*AIM*.
Write each line out exactly, leaving none out.

*SUPPLIED INFORMATION*.

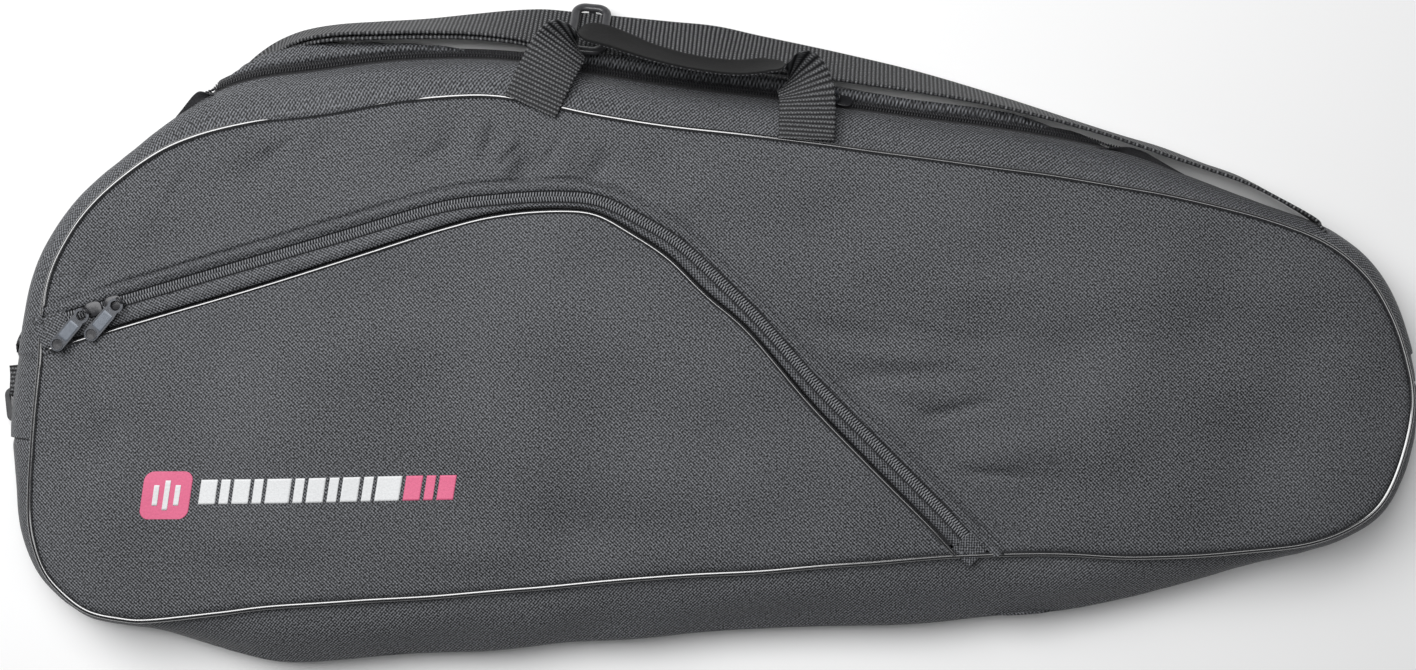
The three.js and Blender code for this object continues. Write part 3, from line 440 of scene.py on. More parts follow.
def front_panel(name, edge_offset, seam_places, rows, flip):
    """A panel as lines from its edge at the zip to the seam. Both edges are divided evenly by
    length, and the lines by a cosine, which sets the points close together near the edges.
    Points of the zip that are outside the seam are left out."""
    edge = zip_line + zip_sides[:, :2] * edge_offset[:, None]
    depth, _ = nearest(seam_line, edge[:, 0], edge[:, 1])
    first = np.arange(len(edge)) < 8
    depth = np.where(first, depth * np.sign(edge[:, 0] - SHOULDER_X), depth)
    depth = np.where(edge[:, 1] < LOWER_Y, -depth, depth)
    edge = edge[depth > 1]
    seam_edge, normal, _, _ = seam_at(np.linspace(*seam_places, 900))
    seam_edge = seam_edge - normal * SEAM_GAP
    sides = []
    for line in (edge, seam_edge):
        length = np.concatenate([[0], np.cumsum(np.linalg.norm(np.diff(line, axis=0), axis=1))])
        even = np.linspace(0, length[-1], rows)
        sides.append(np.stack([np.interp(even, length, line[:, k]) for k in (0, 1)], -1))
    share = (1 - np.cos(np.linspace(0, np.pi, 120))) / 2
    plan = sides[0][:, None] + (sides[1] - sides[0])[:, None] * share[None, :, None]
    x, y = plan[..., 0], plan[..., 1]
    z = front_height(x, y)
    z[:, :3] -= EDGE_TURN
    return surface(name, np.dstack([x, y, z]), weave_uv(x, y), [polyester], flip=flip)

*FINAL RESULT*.
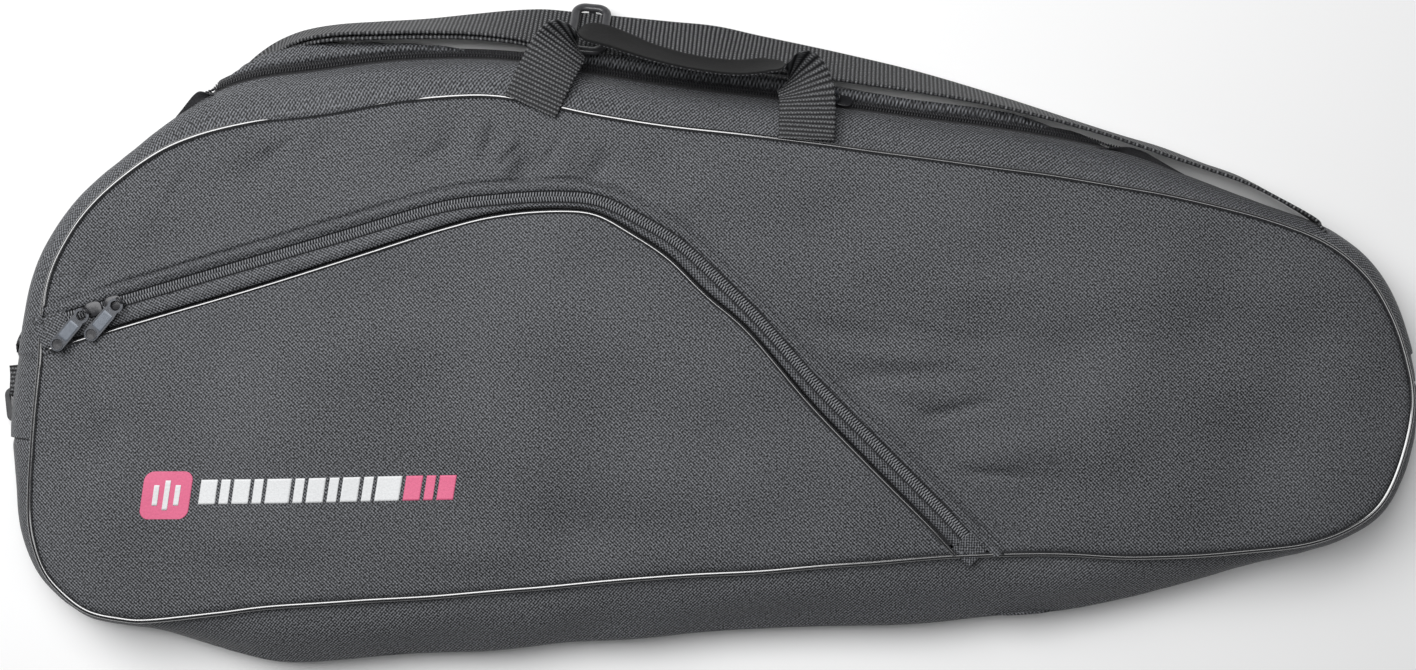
The three.js and Blender code for this object continues. Write part 3, from line 440 of scene.py on. More parts follow.
def front_panel(name, edge_offset, seam_places, rows, flip):
    """A panel as lines from its edge at the zip to the seam. Both edges are divided evenly by
    length, and the lines by a cosine, which sets the points close together near the edges.
    Points of the zip that are outside the seam are left out."""
    edge = zip_line + zip_sides[:, :2] * edge_offset[:, None]
    depth, _ = nearest(seam_line, edge[:, 0], edge[:, 1])
    first = np.arange(len(edge)) < 8
    depth = np.where(first, depth * np.sign(edge[:, 0] - SHOULDER_X), depth)
    depth = np.where(edge[:, 1] < LOWER_Y, -depth, depth)
    edge = edge[depth > 1]
    seam_edge, normal, _, _ = seam_at(np.linspace(*seam_places, 900))
    seam_edge = seam_edge - normal * SEAM_GAP
    sides = []
    for line in (edge, seam_edge):
        length = np.concatenate([[0], np.cumsum(np.linalg.norm(np.diff(line, axis=0), axis=1))])
        even = np.linspace(0, length[-1], rows)
        sides.append(np.stack([np.interp(even, length, line[:, k]) for k in (0, 1)], -1))
    share = (1 - np.cos(np.linspace(0, np.pi, 120))) / 2
    plan = sides[0][:, None] + (sides[1] - sides[0])[:, None] * share[None, :, None]
    x, y = plan[..., 0], plan[..., 1]
    z = front_height(x, y)
    z[:, :3] -= EDGE_TURN
    return surface(name, np.dstack([x, y, z]), weave_uv(x, y), [polyester], flip=flip)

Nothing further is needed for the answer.